--- Direction ---
Search the material for the word "JSON" and copy each line that holds it.

--- Supplied material ---
--- begin ---
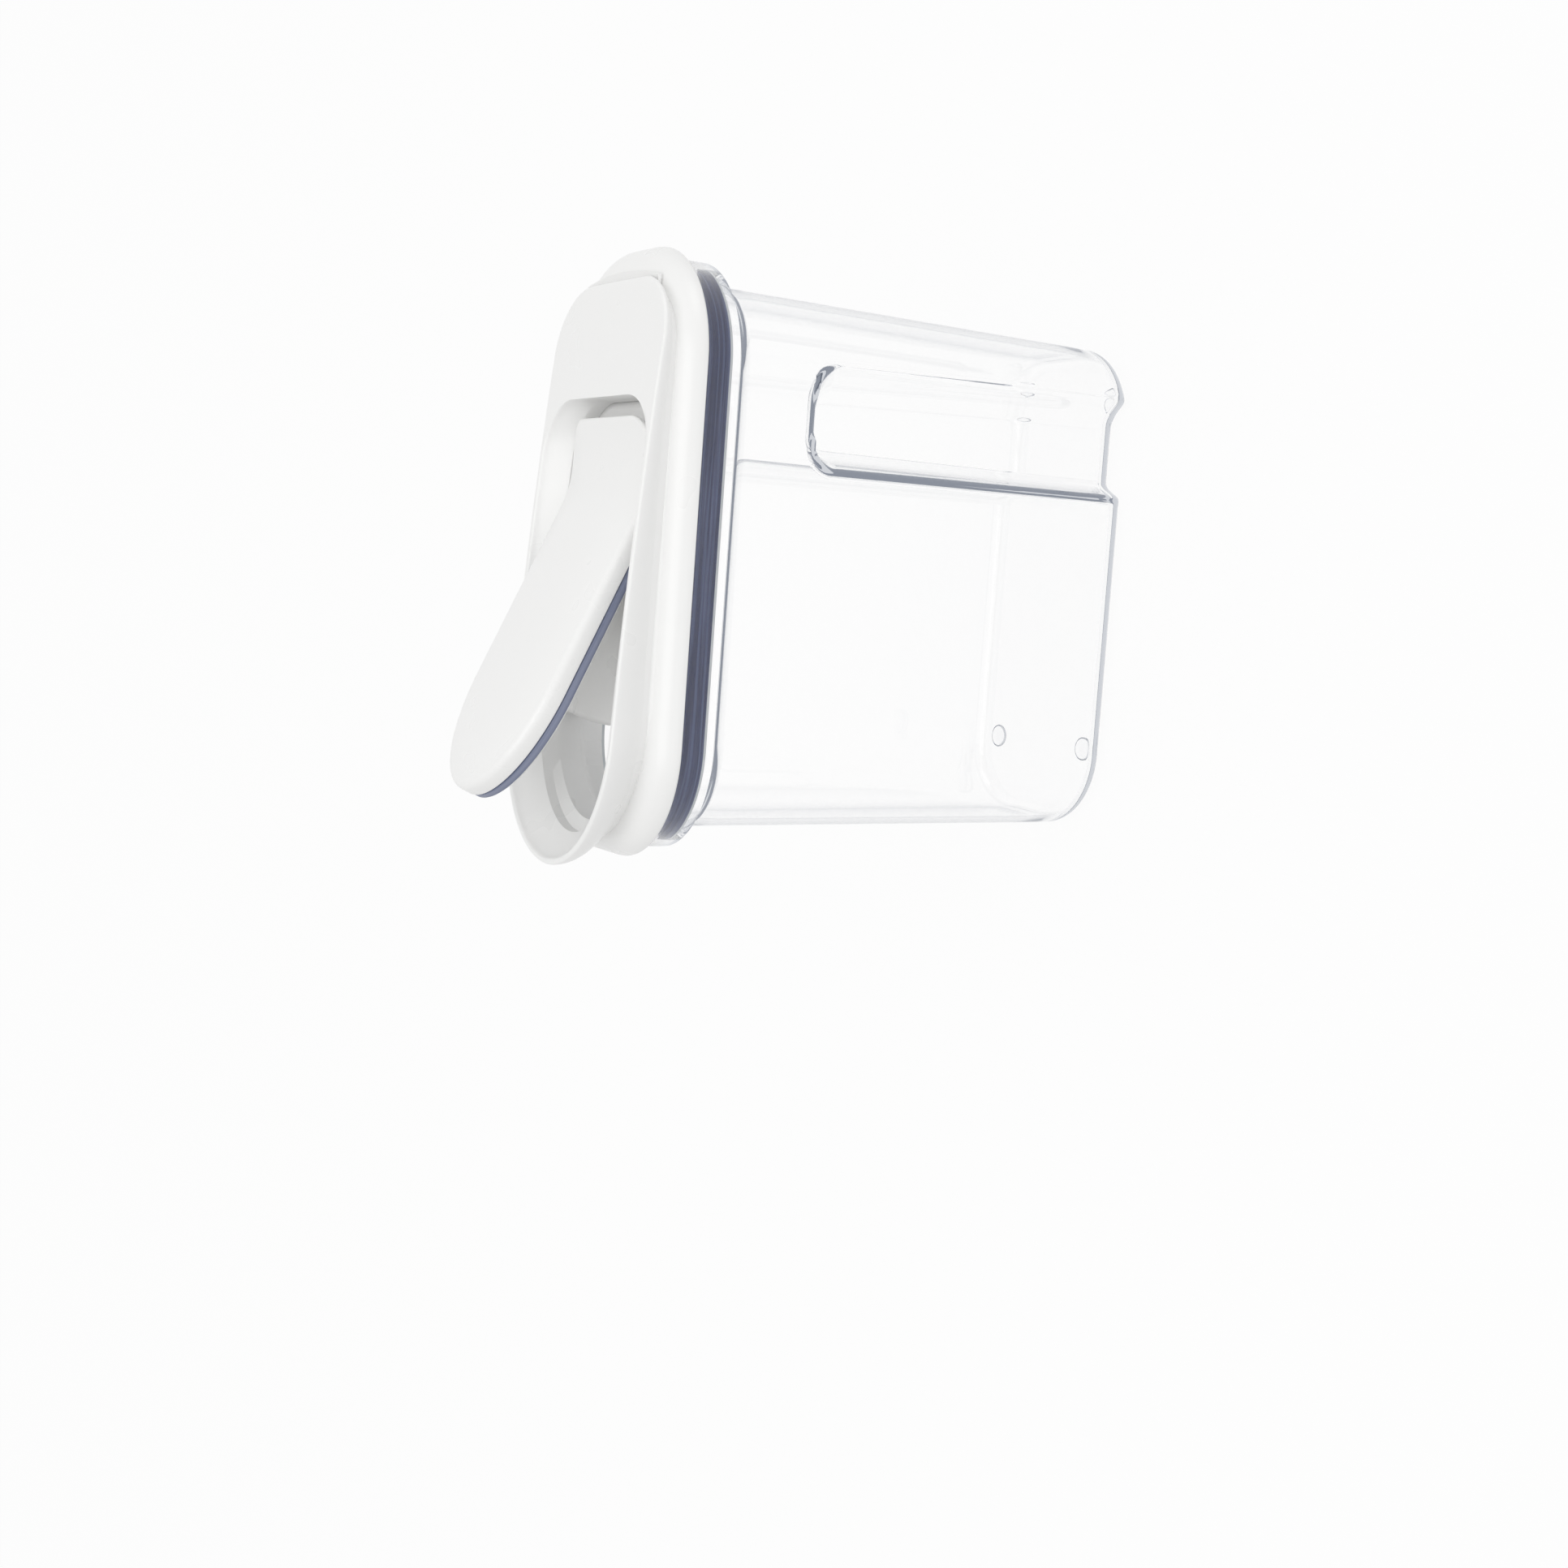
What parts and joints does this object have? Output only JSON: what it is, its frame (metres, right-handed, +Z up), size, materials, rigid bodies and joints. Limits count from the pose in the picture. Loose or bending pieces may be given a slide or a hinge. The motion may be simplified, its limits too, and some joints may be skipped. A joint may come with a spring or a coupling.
{
  "type": "cereal container",
  "caption": "Tall clear food keeper with finger grips, a white lid with a pouring spout, and a tongue that rocks open and shut over it.",
  "frame": {"origin": "on the ground, under the middle of the bounding box", "axes": "+Z up, +X towards the spout, +Y to the left of someone who looks along +X"},
  "size_m": [0.2396, 0.107, 0.2733],
  "materials": {
    "clear_plastic": "clear injection-moulded plastic, polished",
    "white_plastic": "white injection-moulded plastic, satin gloss",
    "dark_seal": "dark blue-grey silicone",
    "blue_seal": "blue-grey silicone",
    "pale_ring": "pale translucent plastic"
  },
  "bodies": {
    "container": {"container_body": "clear_plastic", "foot_rear_left": "clear_plastic", "foot_rear_right": "clear_plastic", "foot_front_left": "clear_plastic", "foot_front_right": "clear_plastic"},
    "lid": {"lid_frame": "white_plastic", "lid_hood": "white_plastic", "lid_base": "white_plastic", "channel_floor": "white_plastic", "lid_gasket": "dark_seal", "gasket_retainer": "pale_ring", "rear_tab": "white_plastic", "hinge_ear_left": "white_plastic", "hinge_ear_right": "white_plastic"},
    "flip": {"flip_shell": "white_plastic", "flip_gasket": "blue_seal", "flip_plug": "white_plastic", "hinge_pin_left": "white_plastic", "hinge_pin_right": "white_plastic"}
  },
  "joints": [
    {"name": "lid_lift", "type": "slide", "parent": "container", "child": "lid", "axis": [0, 0, 1], "range_m": [0, 0.06]},
    {"name": "flip_rock", "type": "hinge", "parent": "lid", "child": "flip", "pos_m": [-0.0175, 0, 0.2166], "axis": [0, 1, 0], "range_deg": [0, 20]}
  ]
}
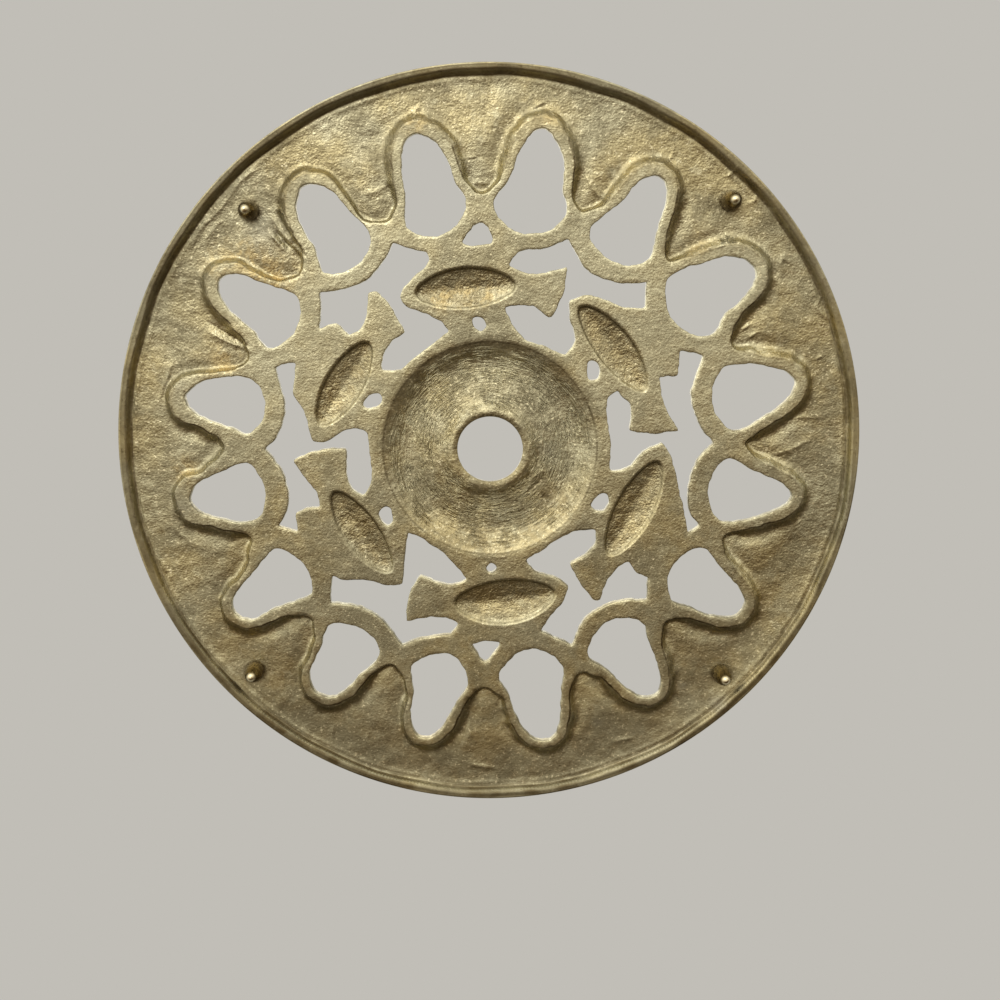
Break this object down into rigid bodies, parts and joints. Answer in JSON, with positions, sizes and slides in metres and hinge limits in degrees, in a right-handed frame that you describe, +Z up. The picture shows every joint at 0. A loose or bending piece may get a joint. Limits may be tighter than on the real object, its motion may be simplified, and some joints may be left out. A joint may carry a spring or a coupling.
{
  "type": "footed trivet",
  "caption": "Round sand-cast brass trivet with petal-shaped piercings, a ring of fish round a dished hub, and short peg feet.",
  "frame": {"origin": "on the table under the hub's axis, level with the tips of the feet", "axes": "+Z up, towards the side that carries the pot; seen from below, +X runs to the right and +Y runs down"},
  "size_m": [0.19, 0.19, 0.01],
  "materials": {
    "cast_brass": "sand-cast, tarnished",
    "turned_brass": "turned, darkened, semi-gloss"
  },
  "bodies": {
    "root": {"cast_plate": "cast_brass", "foot_upper_left": "turned_brass", "foot_upper_right": "turned_brass", "foot_lower_left": "turned_brass", "foot_lower_right": "turned_brass"}
  },
  "joints": []
}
--- end ---
--- Exercise solution ---
What parts and joints does this object have? Output only JSON: what it is, its frame (metres, right-handed, +Z up), size, materials, rigid bodies and joints. Limits count from the pose in the picture. Loose or bending pieces may be given a slide or a hinge. The motion may be simplified, its limits too, and some joints may be skipped. A joint may come with a spring or a coupling.
Break this object down into rigid bodies, parts and joints. Answer in JSON, with positions, sizes and slides in metres and hinge limits in degrees, in a right-handed frame that you describe, +Z up. The picture shows every joint at 0. A loose or bending piece may get a joint. Limits may be tighter than on the real object, its motion may be simplified, and some joints may be left out. A joint may carry a spring or a coupling.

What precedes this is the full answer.